Ezdin Amin Hussein, who survived the same massacre, highlighted the brutality of ISIS: “When the ISIS mercenaries came, they made no distinctions. They gathered us all up and separated the women from the men. They looked at the children and killed those who could carry weapons along with the men.”

He explained why so many Yazidis had gathered in Qena village: “The mountains were close, if we went there, we might have survived, but this area was abundant with water, and if we left it, we could have died of thirst.”

Ezdin Hussein also concealed himself among the corpses of his friends and relatives during the shooting. He said, “A bullet hit my forehead, and my head was under someone else’s. The hardest things were that when we got out from under the corpses, everyone was dead, and that I had to drink my own blood from my forehead in order to survive until I got to a place with water.”

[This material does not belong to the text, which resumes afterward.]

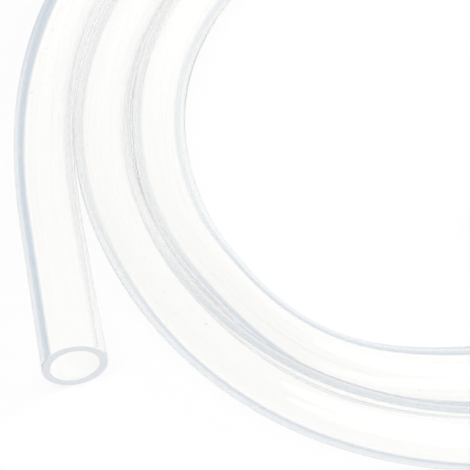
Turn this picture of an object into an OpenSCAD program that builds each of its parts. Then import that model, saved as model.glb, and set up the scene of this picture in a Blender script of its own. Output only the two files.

Hawar agency asked Fawaz and Ezdin about their message and demands. Fawaz said: “Our demands are not difficult, but only if there is a government that will adopt them. We want all the mass graves to be opened. All of them. We have come from refugee camps in Iraqi Kurdistan, we set up our tents over the sites of the mass slaughters, we are living on top of the mass graves.”

For his part, Ezdin Hussein said that he no longer trusted in words and messages: “We don’t know what message we should send, we’ve been sending messages for eight years, but it’s useless. It’s like reopening the wound over and over, who would want to open it yet again? We don’t have any rights.”